Scorpion Venom Peptides: From Structural Scaffolds to Therapeutic Applications-A Focus on Antioxidant Mechanisms and Translational Perspectives

Scorpion venom peptides, with their stable disulphide backbone, compact structural framework, and highly selective regulation of ion channels, have long been regarded as important molecular probes in neuropharmacology. However, recent studies have revealed their potential for regulating oxidative stress, anti-inflammation, and neuroprotection, making them a new research frontier. This article focuses on “scorpion venom peptides as drugs,” constructing an integrated knowledge framework from structural classification to clinical translation.
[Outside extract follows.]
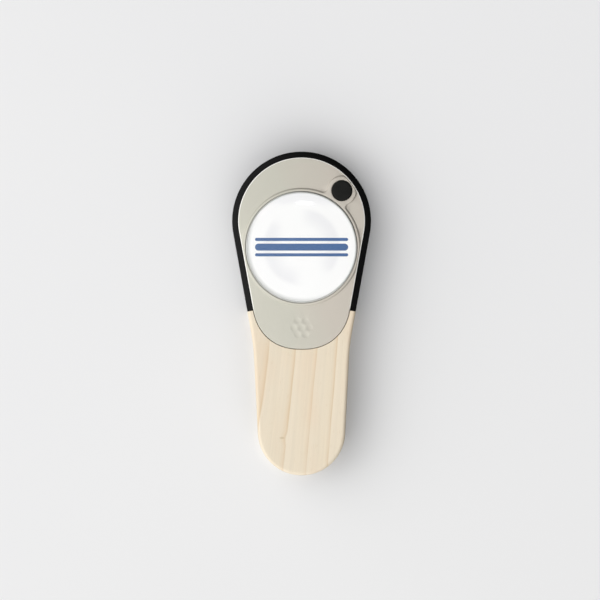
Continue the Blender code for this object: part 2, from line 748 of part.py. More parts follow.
def pivot_screw(material):
    """Screw that closes the pivot from the back."""
    break_edge = 0.2 * MM
    levels = [
        (PIVOT_SCREW_HEAD_R - break_edge, 0),
        (PIVOT_SCREW_HEAD_R, break_edge),
        (PIVOT_SCREW_HEAD_R, SCREW_HEAD_H),
        (PIVOT_SCREW_R, SCREW_HEAD_H),
        (PIVOT_SCREW_R, Z_FRONT_LINER - SCREW_SINK),
    ]
    mesh = screw_mesh("pivot_screw", levels, 1.2 * MM, 0.6 * MM, material)
    place("pivot_screw", mesh, (PIVOT.x, PIVOT.y, SCREW_SINK))


def fork_z():
    return Z_BAY + (BAY - FORK_T) / 2


def washers(material):
    """Thin washers that keep the fork clear of the liners."""
    rear = (PIVOT.x, PIVOT.y, Z_BAY + HAIR)
    front = (PIVOT.x, PIVOT.y, Z_FRONT_LINER - HAIR - WASHER_T)
    rear_hole_r = SPRING_POCKET_R + 0.5 * MM
    front_hole_r = BARREL_R + RUNNING_GAP
    tube("rear_washer", REAR_WASHER_R, rear_hole_r, WASHER_T, material, rear, steps=BORE_STEPS)
    tube("front_washer", FRONT_WASHER_R, front_hole_r, WASHER_T, material, front, steps=BORE_STEPS)


def spring_outer_angle():
    """Angle of the spring's outer end, which touches the peg."""
    return PEG_ANGLE + (PEG_R + SPRING_T / 2 + HAIR) / PEG_RADIUS


def spring_inner_angle():
    return spring_outer_angle() - SPRING_TURNS * tau


def torsion_spring(material):
    """Flat spiral spring round the barrel. Its outer end pushes the peg that throws the fork open."""
    inner_r, outer_r, height = 2.8 * MM, 3.6 * MM, 1.0 * MM
    steps = round(SPRING_TURNS * 18)
    path = [polar(1.95 * MM, spring_inner_angle())]
    for i in range(steps + 1):
        share = i / steps
        angle = spring_inner_angle() + SPRING_TURNS * tau * share
        path.append(polar(inner_r + (outer_r - inner_r) * share, angle))
    path.append(polar(4.35 * MM, spring_outer_angle()))
    inner_side = inset(path, SPRING_T / 2, closed=False)
    loop = inset(path, -SPRING_T / 2, closed=False) + list(reversed(inner_side))
    bm = bmesh.new()
    low, high = walls(bm, [(loop, 0), (loop, height)])
    fill(bm, low)
    fill(bm, high)
    return finish("torsion_spring", bm, material, (PIVOT.x, PIVOT.y, fork_z() + 0.15 * MM))


# ---------------------------------------------------------------- fork


def fork_outline():
    """The fork's outline about its pivot, pointing to -Y, anticlockwise from the crotch."""
    centre = Vector((0, 0))
    slot_half = 2.7 * MM
    tip = Vector((4.5 * MM, -FORK_LENGTH))
    tip_r = 0.7 * MM
    root = Vector((5.6 * MM, CROTCH_Y))
    neck = Vector((SHANK_HALF_W, -18 * MM))
    shank_top = Vector((SHANK_HALF_W, -9.5 * MM))
    shoulder_y = -4.3 * MM
    tang_end = asin(shoulder_y / TANG_R)
    right = arc(Vector((0, CROTCH_Y)), slot_half, pi / 2, 0, 8)
    right += arc(tip + Vector((-0.2 * MM, tip_r)), tip_r, -pi * 0.9, -0.05 * pi, 6)
    right += [root, neck, shank_top]
    right += arc(centre, TANG_R, tang_end, pi / 2, 20)
    return right[1:] + mirrored(right)[1:]


def fork(material, parent):
    """Two-pronged fork with its tang, the pocket for the spring and the peg's hole."""
    outline = fork_outline()
    edge = 0.35 * MM
    loops = [
        (inset(outline, edge), 0),
        (outline, edge),
        (outline, FORK_T - edge),
        (inset(outline, edge), FORK_T),
    ]
    centre = Vector((0, 0))
    peg = polar(PEG_RADIUS, PEG_ANGLE)
    pocket_end = SPRING_POCKET_DEPTH
    hole_r = BARREL_R + RUNNING_GAP
    peg_hole_r = PEG_R + RUNNING_GAP
    bm = bmesh.new()
    rear, front = walls(bm, loops)
    pocket_levels = [(SPRING_POCKET_R, 0), (SPRING_POCKET_R, pocket_end)]
    pocket, pocket_floor = bore(bm, centre, pocket_levels, BORE_STEPS)
    hole, hole_end = bore(bm, centre, [(hole_r, pocket_end), (hole_r, FORK_T)], BORE_STEPS)
    peg_hole_end = PEG_FOOT + PEG_LENGTH + RUNNING_GAP
    peg_levels = [(peg_hole_r, pocket_end), (peg_hole_r, peg_hole_end)]
    peg_mouth, _ = bore(bm, peg, peg_levels, is_blind=True)
    fill(bm, rear, pocket)
    fill(bm, pocket_floor, hole, peg_mouth)
    fill(bm, front, hole_end)
    body = finish("fork", bm, material, (0, 0, fork_z()), parent)
    lip = body.modifiers.new("lock_lip", "BOOLEAN")
    lip.operation = "UNION"
    lip.object = lock_lip(parent, material)
    return body


def lock_lip_z():
    return fork_z() + FORK_T - LOCK_LIP_SINK - LOCK_LIP_H


def lock_lip(parent, material):
    """Thin lip round the tang, with a scallop where the plunger stands when the fork is closed or open."""
    offset = BUTTON - PIVOT
    distance = offset.length
    closed_angle = atan2(offset.y, offset.x)
    scallop_r = COLLAR_R + 0.15 * MM
    half = acos((LOCK_LIP_R**2 + distance**2 - scallop_r**2) / (2 * LOCK_LIP_R * distance))
    facing = acos((distance**2 + scallop_r**2 - LOCK_LIP_R**2) / (2 * distance * scallop_r))
    loop = []
    for angle in (closed_angle, closed_angle + pi):
        middle = polar(distance, angle)
        loop += arc(middle, scallop_r, angle + pi + facing, angle + pi - facing, 6)
        loop += arc(Vector((0, 0)), LOCK_LIP_R, angle + half, angle + pi - half, 24)[1:-1]
    centre = Vector((0, 0))
    inner_r = TANG_R - 1.5 * MM
    bm = bmesh.new()
    low, high = walls(bm, [(loop, 0), (loop, LOCK_LIP_H)])
    inner_low, inner_high = bore(bm, centre, [(inner_r, 0), (inner_r, LOCK_LIP_H)], BORE_STEPS)
    fill(bm, low, inner_low)
    fill(bm, high, inner_high)
    cutter = finish("lock_lip", bm, material, (0, 0, lock_lip_z()), parent)
    cutter.hide_render = True
    cutter.display_type = "WIRE"
    return cutter


def spring_peg(material, parent):
    """Small steel peg in the tang that the spring pushes."""
    peg = polar(PEG_RADIUS, PEG_ANGLE)
    levels = [(PEG_R, 0), (PEG_R, PEG_LENGTH)]
    turned("spring_peg", levels, material, (peg.x, peg.y, fork_z() + PEG_FOOT), parent)


# ---------------------------------------------------------------- button


def button_top_z():
    return Z_FACE + RIM_H + BUTTON_PROUD


def button_flange_z():
    """Height of the button flange's underside. It has its travel and a hair of room above the liner."""
    return Z_FRONT_LINER + LINER + BUTTON_TRAVEL + BUTTON_ROOM


def button_cap(material, parent):
    """Black button that stands in the bolster's boss and is held in by its flange."""
    flange_z = button_flange_z()
    top = button_top_z()
    edge = 0.25 * MM
    half_way = edge * (1 - cos(pi / 4))
    bore_r = NECK_R + RUNNING_GAP
    bm = bmesh.new()
    centre = Vector((0, 0))
    outer = [
        (FLANGE_R, flange_z),
        (FLANGE_R, flange_z + FLANGE_H),
        (BUTTON_R, flange_z + FLANGE_H),
        (BUTTON_R, top - edge),
        (BUTTON_R - half_way, top - half_way),
        (BUTTON_R - edge, top),
    ]
    foot, crown = bore(bm, centre, outer, BORE_STEPS)
    bore_levels = [(bore_r, flange_z), (bore_r, neck_top_z() + HAIR)]
    bore_foot, _ = bore(bm, centre, bore_levels, BORE_STEPS, is_blind=True)
    bridge(bm, foot, bore_foot)
    bm.faces.new(crown)
    return finish("button_cap", bm, material, parent=parent)


def neck_top_z():
    return Z_FACE - NECK_SINK


def collar_top_z():
    """The collar stands just under the tang's lip, so that the fork can be turned on its own."""
    return lock_lip_z() - LOCK_GAP


def lock_plunger(material, parent):
    """Steel plunger under the button. Its collar stands in the tang's scallops to lock the fork."""
    top = collar_top_z()
    levels = [
        (COLLAR_R - 0.15 * MM, top - COLLAR_H),
        (COLLAR_R, top - COLLAR_H + 0.15 * MM),
        (COLLAR_R, top - 0.1 * MM),
        (COLLAR_R - 0.1 * MM, top),
        (NECK_R, top),
        (NECK_R, neck_top_z()),
    ]
    turned("lock_plunger", levels, material, parent=parent, steps=24)


def button_spring(material, parent):
    """Coil spring that lifts the plunger and the button."""
    wire_r, coil_r, turns = 0.15 * MM, 1.7 * MM, 2.5
    steps_per_turn = 14
    low = BUTTON_SPRING_FLOOR + HAIR + wire_r
    high = collar_top_z() - COLLAR_H - HAIR - wire_r
    curve = bpy.data.curves.new("button_spring", "CURVE")
    curve.dimensions = "3D"
    curve.bevel_depth = wire_r
    curve.bevel_resolution = 1
    curve.use_fill_caps = True
    steps = round(turns * steps_per_turn)
    spline = curve.splines.new("POLY")
    spline.points.add(steps)
    for i, point in enumerate(spline.points):
        place_2d = polar(coil_r, tau * i / steps_per_turn)
        point.co = (place_2d.x, place_2d.y, low + (high - low) * i / steps, 1)
    curve.materials.append(material)
    place("button_spring", curve, parent=parent)


# ---------------------------------------------------------------- ball marker


def marker_coin(material, parent, z):
    """Steel disc of the ball marker, with a thin lip round its edge."""
    inner = MARKER_R - COIN_LIP
    edge = 0.15 * MM
    levels = [
        (MARKER_R - edge, z),
        (MARKER_R, z + edge),
        (MARKER_R, z + MARKER_EDGE_H - 0.06 * MM),
        (MARKER_R - 0.06 * MM, z + MARKER_EDGE_H),
        (inner, z + MARKER_EDGE_H),
        (inner, z + COIN_H),
    ]
    return turned("marker_coin", levels, material, parent=parent, steps=RECESS_STEPS)


def marker_label(material, parent, z):
    """Printed white face of the marker."""
    radius = MARKER_R - COIN_LIP - RUNNING_GAP
    levels = [(radius, z), (radius, z + LABEL_H)]
    return turned("marker_label", levels, material, parent=parent, steps=RECESS_STEPS)


def marker_dome(material, parent, z):
    """Clear domed resin over the printed face."""
    radius = MARKER_R - COIN_LIP - RUNNING_GAP
    rings = 4
    levels = [(radius, z), (radius, z + DOME_EDGE_H)]
    for i in range(1, rings):
        share = 1 - i / rings
        levels.append((radius * share, z + DOME_EDGE_H + DOME_RISE * (1 - share**2)))
    return turned("marker_dome", levels, material, parent=parent, steps=RECESS_STEPS)


def main():
    for obj in list(bpy.data.objects):
        bpy.data.objects.remove(obj)

    champagne = make_material("champagne_metal", (203, 199, 187), 0.4, metallic=0.9)
    black_metal = make_material("black_metal", (22, 22, 22), 0.45, metallic=0.5)
    black_plastic = make_material("black_plastic", (32, 32, 30), 0.5)
    wood = make_material("pale_wood", (233, 219, 194), 0.55)
    steel = make_material("steel", (190, 190, 188), 0.3, metallic=1)
    brass = make_material("brass", (196, 164, 96), 0.35, metallic=1)
    nickel = make_material("nickel", (205, 205, 200), 0.2, metallic=1)
    white_print = make_material("white_print", (250, 249, 249), 0.4)
    clear_resin = make_material("clear_resin", (255, 255, 255), 0.05, alpha=0.2)

    rim_top = Z_FACE + RIM_H
    floor_z = rim_top - RECESS_DEPTH
    coin_z = floor_z + HAIR
    fork_axis = empty("fork_axis", (PIVOT.x, PIVOT.y, 0))
    button_axis = empty("button_axis", (BUTTON.x, BUTTON.y, 0))
    marker_axis = empty("marker_axis", (0, 0, 0))

    front_bolster(champagne)
    rear_bolster(champagne)
    front_wood_scale(wood)
    rear_wood_scale(wood)
    front_band = Z_FACE - BAND_BELOW_FACE - Z_FRONT_LINER
    rear_band = Z_BAY - BAND_BELOW_FACE
    neck_hole_r = NECK_R + 0.2 * MM
    frame("front_frame", front_band, neck_hole_r, 1, (0, 0, Z_FRONT_LINER), black_metal)
    frame("rear_frame", rear_band, COLLAR_HOLE_R, -1, (0, 0, Z_BAY), black_metal)
    spacer(black_plastic)
    magnet_levels = [(MAGNET_R, 0), (MAGNET_R, MAGNET_H - HAIR)]
    turned("marker_magnet", magnet_levels, nickel, (0, 0, floor_z - MAGNET_H), steps=BORE_STEPS)

    body_screws(steel)
    liner_screws(steel)
    inserts(brass)
    stops(steel)
    pivot_barrel(steel)
    pivot_screw(steel)
    washers(brass)
    torsion_spring(steel)

    fork(steel, fork_axis)
    spring_peg(steel, fork_axis)

    button_cap(black_plastic, button_axis)
    lock_plunger(steel, button_axis)
    button_spring(steel, button_axis)

    marker_coin(steel, marker_axis, coin_z)
    marker_label(white_print, marker_axis, coin_z + COIN_H + HAIR)
    marker_dome(clear_resin, marker_axis, coin_z + COIN_H + LABEL_H + 2 * HAIR)


main()
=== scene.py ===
"""Looks of a push-button divot repair tool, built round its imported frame.

The tool lies on its back: +X is to the right, +Y points to the head, +Z comes out of the front face, and
the origin is where the ball marker's axis meets the back face. Lengths are in metres. Every mesh stands in
place in that frame, so its material can work from the place in millimetres.
"""

import json
from math import acos, asin, atan2, ceil, cos, pi, radians, sin, tan, tau

import bmesh
import bpy
import numpy as np
from mathutils import Color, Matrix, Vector
from mathutils.geometry import delaunay_2d_cdt


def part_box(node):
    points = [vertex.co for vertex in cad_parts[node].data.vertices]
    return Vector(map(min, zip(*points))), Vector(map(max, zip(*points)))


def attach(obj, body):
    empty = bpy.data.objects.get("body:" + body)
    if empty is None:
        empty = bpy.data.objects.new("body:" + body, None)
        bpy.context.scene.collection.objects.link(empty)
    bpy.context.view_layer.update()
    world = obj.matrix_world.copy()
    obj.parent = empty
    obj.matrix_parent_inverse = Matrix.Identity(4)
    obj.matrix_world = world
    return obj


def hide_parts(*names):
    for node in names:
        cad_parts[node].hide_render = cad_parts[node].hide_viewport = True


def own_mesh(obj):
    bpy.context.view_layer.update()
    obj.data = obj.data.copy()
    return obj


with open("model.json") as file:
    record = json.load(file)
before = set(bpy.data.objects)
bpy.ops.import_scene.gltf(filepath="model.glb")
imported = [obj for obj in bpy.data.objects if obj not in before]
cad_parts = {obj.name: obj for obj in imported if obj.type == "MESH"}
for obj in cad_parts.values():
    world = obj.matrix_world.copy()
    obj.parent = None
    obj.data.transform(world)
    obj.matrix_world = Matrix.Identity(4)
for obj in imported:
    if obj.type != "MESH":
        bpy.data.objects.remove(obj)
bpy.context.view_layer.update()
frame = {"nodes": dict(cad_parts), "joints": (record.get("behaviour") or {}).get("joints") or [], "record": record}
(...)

First, scorpion venom peptides are systematically classified based on cysteine arrangement patterns and three-dimensional folding topology, and their structure-activity relationships are summarised. Based on this, the molecular mechanisms by which scorpion venom peptides regulate ion channels are systematically analysed. In addition, we review the emerging pharmacological activities of scorpion venom peptides. Of particular note, the representative molecule SVHRSP has shown multi-target synergistic antioxidant and neuroprotective activity in models of Parkinson’s disease. This article also systematically evaluates the application of engineering strategies, including cyclisation modification, nanodelivery, recombinant expression, and AI-assisted optimisation, to overcome the translational bottlenecks in the development of scorpion venom peptides. By integrating molecular structure, redox regulation mechanisms, and translational medicine perspectives, this review aims to provide a theoretical basis and practical pathways for scorpion venom peptides as precision therapeutic molecules for oxidative stress-related diseases.